The life expectancy of men with COPD ranges between 10 and 20 years after diagnosis, and much less if the patient doesn’t stop smoking.

6. Depression and suicide

Unfortunately, depression is another of the most common illnesses in men and women alike. According to the World Health Organization (WHO), more than 300 million people are affected by this psychiatric condition, being the main cause of disability worldwide.

Women are almost twice as likely to be depressed, but men commit suicide much more. For example, in countries like Russia, 5.8 boys kill themselves for every girl who decides to take the same escape route.

Depression presents with symptoms such as difficulty concentrating, lack of energy, trouble maintaining regular sleep, changes in appetite (stopping or overeating), constant sadness, feelings of hopelessness, and intrusive, self-injurious thoughts. Faced with any of these signs, a visit to a psychiatrist is important.

Seeking professional help doesn’t indicate a lack of “manliness” or “masculinity.” Like any other physical condition, depression must be treated on both pharmacological and psychological fronts.

7. Diabetes

Among the most common diseases in men is diabetes.
The macro and microvascular complications of diabetes are responsible for the high morbidity and mortality of poorly controlled diabetes.

Although diabetes is a global medical problem, it’s most commonly associated with men. According to professional sources, the frequency of prediabetes is 20.2% in the adult population, with a percentage of 23.6% of men and 17.1% of women. The situation worsens more when the picture evolves, as 7.3% of men are diabetic, compared to 3.7% of women.

Type 2 diabetes (the most common) is defined as “a disability in the way the body regulates and uses the level of sugar (glucose) as fuel in the body.” This long-term condition increases blood sugar levels and causes tissue damage, even causing loss of vision (in conditions such as diabetic retinopathy).

Without a doubt, the biggest triggers for this type of diabetes are lack of physical activity and obesity.
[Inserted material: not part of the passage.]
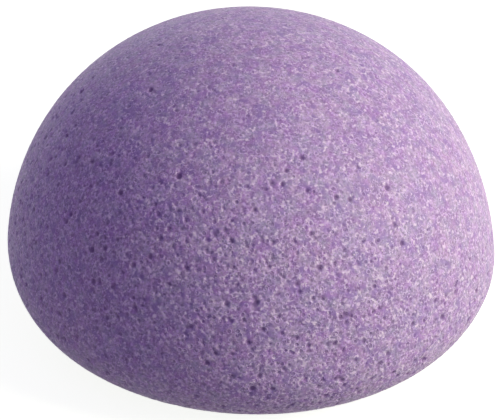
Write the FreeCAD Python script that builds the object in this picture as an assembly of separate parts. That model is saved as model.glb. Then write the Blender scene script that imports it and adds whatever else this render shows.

Leading a healthy lifestyle drastically reduces the chances of presenting this clinical picture in adulthood, whether you’re a man or a woman.

In recent years, premature mortality from diabetes has increased by 5%, a significant figure.

8. Testicular cancer

Testicular cancer automatically becomes one of the most common diseases in men, as people with female genitalia can’t suffer from it. In any case, it’s not an excessively common neoplasm, as it only appears in 1 in 250 men, as indicated by the portal.

In addition, because it can be treated successfully in the vast majority of cases, the probability that a man will die from a testicular tumor is very low, 1 in 5,000 cases. However, this doesn’t mean that it’s a clinical entity that should be taken lightly: Scrotal self-examinations are necessary once a month in order to detect any lump prematurely.

Surgery to remove the entire affected testicle is usually enough to tackle this disease. If remnants of the cancer remain, radiation therapy is used.

The most common diseases in men: A question of bad habits

The vast majority of common diseases in men can be included under the umbrella of vices, specifically if we talk about tobacco. Without going any further, 3 of the 8 diseases cited (COPD, stroke, and lung cancer) are directly influenced by cigarette smoking, so the tips are self-explanatory at this point.

Leading a healthy lifestyle is always necessary, but it seems necessary to emphasize it even more in the male sphere, as men are more likely to take drugs, consume alcohol, have traffic accidents, and have hypertension or diabetes.

If the deconstruction of masculinity has taught us anything in recent decades, it’s that taking care of yourself and wanting to have a prosperous future isn’t only a woman’s business. Physical well-being isn’t associated with “femininity”, but with the right to a full life that we all have until the moment we die. Caring for yourself is vital, whether you’re a man, a woman, or a non-binary person.